# galahs



## Shano92 (Dec 16, 2007)

hey all,

Just wondering what would be a good price for a galah that is realy placide and trained?

Thanks Shane


----------



## Mrs I (Dec 16, 2007)

At a shop near me very tame hand reared babies are $255


----------



## spilota_variegata (Dec 16, 2007)

I agree with Mrs I - about 200 dollars for a hand raised baby.


----------



## Casey (Dec 16, 2007)

Around here they are about 100 dollars, but I think that most are wild caught, cause in this part of nsw they are not on the protected species list.


----------



## bk201 (Dec 16, 2007)

i usually see em from 150 upwards when there tammed


----------



## mertle (Dec 16, 2007)

If you get one you have it for a long time!!

They live for 50 years onwards, 

We have had ours for 25 years and he was hand raised but not allowed out of his cage as he bites now hehehe.


----------



## nuthn2do (Dec 16, 2007)

Casey said:


> Around here they are about 100 dollars, but I think that most are wild caught, cause in this part of nsw they are not on the protected species list.
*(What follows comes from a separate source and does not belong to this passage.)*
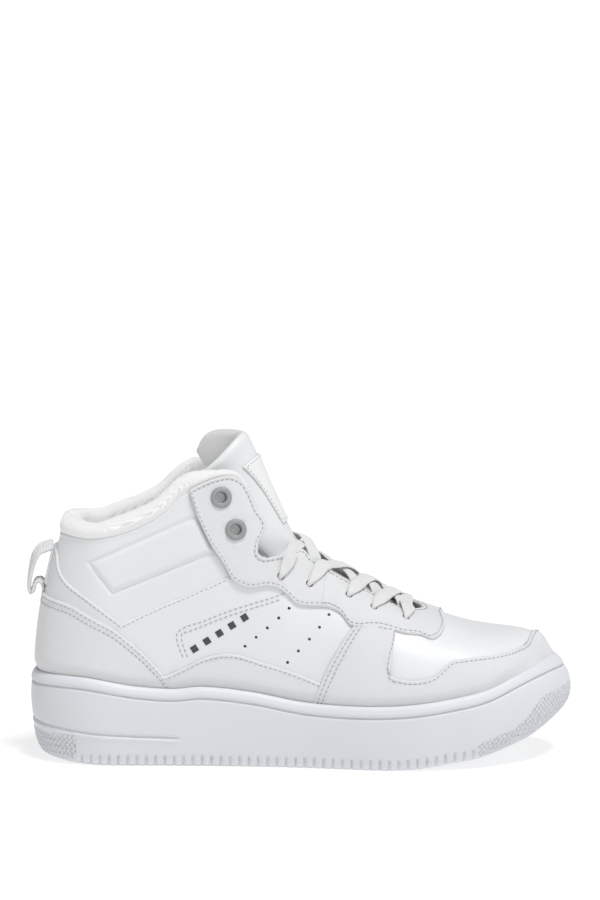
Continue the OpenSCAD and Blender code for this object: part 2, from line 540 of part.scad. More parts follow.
// A leg starts under hole k on side s and ends under hole k + 1 on the other side
function leg(s, k, rise) =
    let (u = lace_holes[k][0], run = (lace_holes[k + 1][0] - u) * (k == 3 ? 0.8 : 1),
         rim = k == 0 ? [skin_point(s, -6.5, at_z(s, -6.5, 105.5), over + 0.2), lace_wide, normal(s, -6.5, 50)]
             : at_edge(s, u + 0.3 * run, throat_half + 2, over, lace_wide))
    [at_hole(s, k, under + 1, 2.4), at_hole(s, k, over - 0.6, 2.4),
     [(at_hole(s, k, over + 0.5, 0)[0] + rim[0]) / 2, 5.8, at_hole(s, k, 0, 0)[2]], rim,
     across_at(u + 0.62 * run, 9 * s, 0.6 * rise), across_at(u + 0.92 * run, 0, rise),
     across_at(u + 1.17 * run, -9 * s, 0.4 * rise), at_edge(-s, u + 1.28 * run, 14.5, -1.2, lace_wide),
     at_edge(-s, u + 1.25 * run, 19, under + 0.4, 5.5), at_hole(-s, k + 1, under, 3)];
function bar() = [at_hole(lateral, 4, under + 1, 2.4), at_hole(lateral, 4, over - 0.6, 2.4),
    at_edge(lateral, 53.2, 20, over + 0.4, lace_wide), across_at(53.8, -9, 0.8), across_at(54, 0, 1),
    across_at(53.8, 9, 0.8), at_edge(medial, 53.2, 20, over + 0.4, lace_wide),
    at_hole(medial, 4, over - 0.6, 2.4), at_hole(medial, 4, under + 1, 2.4)];
function band_ring(path, i) =
    let (p = path[i][0], n = len(path) - 1, t = unit(path[min(n, i + 1)][0] - path[max(0, i - 1)][0]),
         side = unit(cross(t, path[i][2])), up = cross(side, t), w = path[i][1] / 2, h = lace_thick / 2)
    [p - w * side - h * up, p - w * side + h * up, p + w * side + h * up, p + w * side - h * up];
module band(path) {
    n = len(path) - 1;
    function at(i, j) = 4 * i + j % 4;
    polyhedron([for (i = [0:n]) each band_ring(path, i)],
        concat([[0, 1, 2], [0, 2, 3], [at(n, 2), at(n, 1), at(n, 0)], [at(n, 3), at(n, 2), at(n, 0)]],
               [for (i = [0:n - 1], j = [0:3]) each
                   [[at(i, j), at(i + 1, j), at(i + 1, j + 1)], [at(i, j), at(i + 1, j + 1), at(i, j + 1)]]]));
}
// The topmost medial leg stands up a little; below it the lateral legs lie on top
module shoelace() {
    color([0.99, 0.99, 0.99]) {
        for (k = [0:3]) {
            band(leg(lateral, k, k == 0 ? 0.4 : 2.2));
            band(leg(medial, k, k == 0 ? 3.6 : 0.3));
        }
        band(bar());
    }
}

// Heel pull loop: webbing folded into a loop, sewn down at both ends
loop_outside = [[-130.3, 109], [-132, 108.4], [-133.8, 106.6], [-136, 102.4], [-137.4, 97],
    [-138, 90.5], [-137.6, 86.3], [-135.8, 83.4], [-134.4, 83.6]];
loop_inside = [[-130.3, 103.4], [-131.3, 102.4], [-133.8, 97.3], [-135.5, 91.4], [-135.6, 88.4],
    [-135, 87.2]];
module across(width) {
    rotate([90, 0, 0]) translate([0, 0, -width / 2]) linear_extrude(width) children();
}
module pull_loop() {
    color("white") across(loop_wide) polygon(concat(loop_outside, backwards(loop_inside)));
}
module loop_anchor() {
    color("white") across(loop_wide) {
        polygon([[-128.6, 108.9], [-128.6, 104], [-127.6, 105.4], [-127, 108.6]]);
        polygon([[-132.4, 88], [-132.2, 84.4], [-131.6, 84.6], [-131.6, 87.8]]);
    }
}

cupsole();
midsole_wedge();
insole_board();
sockliner();
heel_stiffener();
toe_puff();
vamp();
mudguard();
lateral_quarter();
medial_quarter();
lateral_lower_overlay();
medial_lower_overlay();
lateral_collar_panel();
medial_collar_panel();
heel_counter_cover();
heel_strap();
backstay();
lateral_eyestay();
medial_eyestay();
front_eyestay();
collar_foam();
collar_lining();
upper_lining();
vamp_lining();
lateral_eyelets();
medial_eyelets();
lateral_eyelet_washers();
medial_eyelet_washers();
tongue_lower();
shoelace();
loop_anchor();
tongue_top();
tongue_foam();
tongue_lining();
tongue_label();
pull_loop();
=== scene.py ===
"""White leather basketball high top: the looks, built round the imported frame.

The upper is drawn on one smooth surface, with a side s (-1 outer, 1 inner), a station u along the
foot and an angle a from the lip of the sole (0) to the ridge over the instep (90). Panels, seams,
stitches and perforations are all places on that surface, in millimetres.
"""
import math

import bpy
import numpy as np
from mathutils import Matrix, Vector
from mathutils.kdtree import KDTree


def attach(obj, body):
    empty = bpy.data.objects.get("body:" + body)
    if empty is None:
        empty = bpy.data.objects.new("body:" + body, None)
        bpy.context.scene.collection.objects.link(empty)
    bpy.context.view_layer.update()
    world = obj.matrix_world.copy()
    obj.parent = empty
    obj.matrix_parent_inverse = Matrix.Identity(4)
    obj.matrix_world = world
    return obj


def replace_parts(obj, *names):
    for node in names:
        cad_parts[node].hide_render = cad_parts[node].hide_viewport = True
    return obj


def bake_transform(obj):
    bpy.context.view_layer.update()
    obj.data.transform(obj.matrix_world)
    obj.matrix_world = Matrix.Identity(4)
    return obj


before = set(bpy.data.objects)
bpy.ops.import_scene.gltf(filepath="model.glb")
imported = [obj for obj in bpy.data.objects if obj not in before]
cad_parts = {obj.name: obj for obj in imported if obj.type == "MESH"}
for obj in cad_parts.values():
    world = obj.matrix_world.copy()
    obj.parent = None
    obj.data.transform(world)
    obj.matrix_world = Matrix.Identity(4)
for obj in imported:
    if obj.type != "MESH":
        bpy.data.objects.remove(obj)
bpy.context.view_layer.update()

MM = 0.001

# ---------------------------------------------------------------- the surface of the upper
HEEL_X, HEEL_END, TOE_X, TOE_END, TOE_Y = -95, -150, 80, 145, 3
SOLE_LATERAL = [(-150, 42), (-131, 42.2), (-111, 38.9), (-95, 37.6), (-40, 39), (0, 43), (35, 49.6),
                (62, 53.1), (80, 50.6), (102, 47.6), (116, 49), (136, 54.3), (145, 57.8)]
SOLE_MEDIAL = [(-150, 42), (-131, 41.7), (-111, 38), (-95, 36.6), (-40, 36.5), (0, 39.5), (30, 45),
               (62, 48.9), (80, 46.8), (102, 48.6), (114, 51.7), (130, 57.6), (145, 57.8)]
LIP = [(-150, 44.5), (-111, 45.2), (-84, 41), (-64, 39.6), (-49, 40.8), (-25, 38.5), (3, 33.7),
       (35, 32.6), (62, 34.4), (89, 38.9), (115, 47), (130, 50), (145, 50.8)]
RIDGE = [(-95, 220), (-60, 222), (-40, 190), (-30, 172), (-20, 152), (-10, 133), (0, 114), (13, 102),
         (24, 94), (36, 87), (52, 78), (62, 74.3), (72, 70.7), (90, 65), (110, 63.1), (130, 62.5)]
ROUNDNESS = [(-150, 2.2), (0, 2.2), (30, 2.3), (80, 2.6), (112, 3.5), (130, 5.5), (145, 8)]
TOE_SPRING = [(45, 0), (58, 0.8), (77, 3.2), (90, 5), (110, 9.5), (120, 12.9), (138, 22)]
THROAT_HALF, THROAT_END = 17, 61
COLLAR_SEAM = [(-150, 115), (-128, 116), (-108, 115.3), (-98, 116.3), (-90, 118), (-77.5, 123),
               (-67, 129.5), (-60, 136.8), (-55, 140), (-42.7, 145.5), (-35.6, 146.4), (-31, 144.8),
               (-26.3, 139), (-22, 129), (-19.4, 123)]
COLLAR_TOP = [(-150, 124.6), (-128, 124.4), (-105, 122.6), (-88, 127.4), (-73, 134.5),
              (-63.5, 143.4), (-57, 147.6), (-50, 149.2), (-38, 150.2), (-30, 148.5),
              (-25.5, 143), (-18, 130)]
COUNTER_EDGE = [(-150, 84.5), (-119, 82), (-102.6, 74.8), (-94, 70.3), (-87.6, 65.4), (-79.8, 58.7),
                (-74, 52.8), (-69, 47), (-66, 41.6), (-64, 36)]
STRAP_EDGE = [(-150, 109), (-133, 106), (-127, 98), (-120.5, 92.8), (-108, 85.7), (-98, 78.7),
              (-89, 72)]
OVERLAY_EDGE = [(-70, 45.5), (-59.5, 50), (-50, 55), (-40, 57.7), (-32, 57.7), (-20.7, 54.3),
                (-6, 50), (14, 42.5)]
VAMP_SEAM = [(46.5, 47.6), (55.8, 46.2), (66.7, 48), (75.5, 54.3), (80, 55.1), (101, 56),
             (125, 58.3), (134, 60), (145, 61.5)]
STAY_EDGE = [(10, 80.8), (14.8, 80.3), (20.3, 77.4), (24.9, 72.2), (30, 70.8), (42, 70.3),
             (52.3, 67.2), (60, 66.2), (66, 66.8)]
LACE_HOLES = [(-10, 96.4), (4.3, 91.5), (24, 85), (36.5, 79), (52.7, 73)]
METAL_EYELETS = [(-39.8, 136), (-32.4, 120)]
BASE_IN, BASE_OUT, OVER_IN, OVER_OUT = -1, 0.5, 0.6, 2.05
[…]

They are a protected species, it's probably the fact they very commonly bred in captivity around your area that brings the price down. If someone's pinching them from the wild they need reporting to NPWS


----------



## Shano92 (Dec 16, 2007)

mertle said:


> If you get one you have it for a long time!!
> 
> They live for 50 years onwards,
> 
> We have had ours for 25 years and he was hand raised but not allowed out of his cage as he bites now hehehe.




yeah i was doing a bit of reading on them and read that they can live until their around 70-80 yrs


----------



## Shano92 (Dec 16, 2007)

thanks everyone, i found one that is very tame loves people and also includes a cage, he just has to work out a price for him.


----------



## herptrader (Dec 16, 2007)

The ones we get at our feeder are price less!


----------



## Shano92 (Dec 16, 2007)

does anyone have any pics of their galahs?

Thanks Shane


----------



## Casey (Dec 16, 2007)

nuthn2do said:


> They are a protected species, it's probably the fact they very commonly bred in captivity around your area that brings the price down. If someone's pinching them from the wild they need reporting to NPWS



sulphur-crested cockatoos and galahs have been declared 'locally unprotected' west of the Great Dividing Range (in the Central and Western divisions of the state), because of the damage they do to grain and oilseed crops - Quoted from NPWS website, here's the link if you would like to double check 

http://www.nationalparks.nsw.gov.au/npws.nsf/Content/protected_species


----------



## teddybear (Dec 16, 2007)

Hi there

I've been looking for the last couple of years for one and near us they are always around $500. If you find any cheaper in Brissy let me know. 

Hooroo


----------



## nuthn2do (Dec 17, 2007)

Casey said:


> sulphur-crested cockatoos and galahs have been declared 'locally unprotected' west of the Great Dividing Range (in the Central and Western divisions of the state), because of the damage they do to grain and oilseed crops - Quoted from NPWS website, here's the link if you would like to double check



Maybe you should do some more reading such as the conditions on your bird keepers licence, 
http://www.nationalparks.nsw.gov.au/pdfs/bird_licensing_outline.pdf
_
"all native birds are protected under the NSW National Parks and Wildlife Act and it is against the law to take them from the wild. There are 41 bird species that have been exempted from licensing." _


----------



## Shano92 (Dec 17, 2007)

teddybear said:


> Hi there
> 
> I've been looking for the last couple of years for one and near us they are always around $500. If you find any cheaper in Brissy let me know.
> 
> Hooroo



hey i saw some cheap ones on pet link i thnk their were some in brisi


----------



## Casey (Dec 17, 2007)

nuthn2do said:


> Maybe you should do some more reading such as the conditions on your bird keepers licence,
> http://www.nationalparks.nsw.gov.au/pdfs/bird_licensing_outline.pdf
> _
> "all native birds are protected under the NSW National Parks and Wildlife Act and it is against the law to take them from the wild. There are 41 bird species that have been exempted from licensing." _




Yes just read that thanks, I also read on to where it said that galahs and sulfur crested cockatoo's (as well as a few others) are exempted from the licensing system, as it is considered there is little risk to their wild populations from aviculture. 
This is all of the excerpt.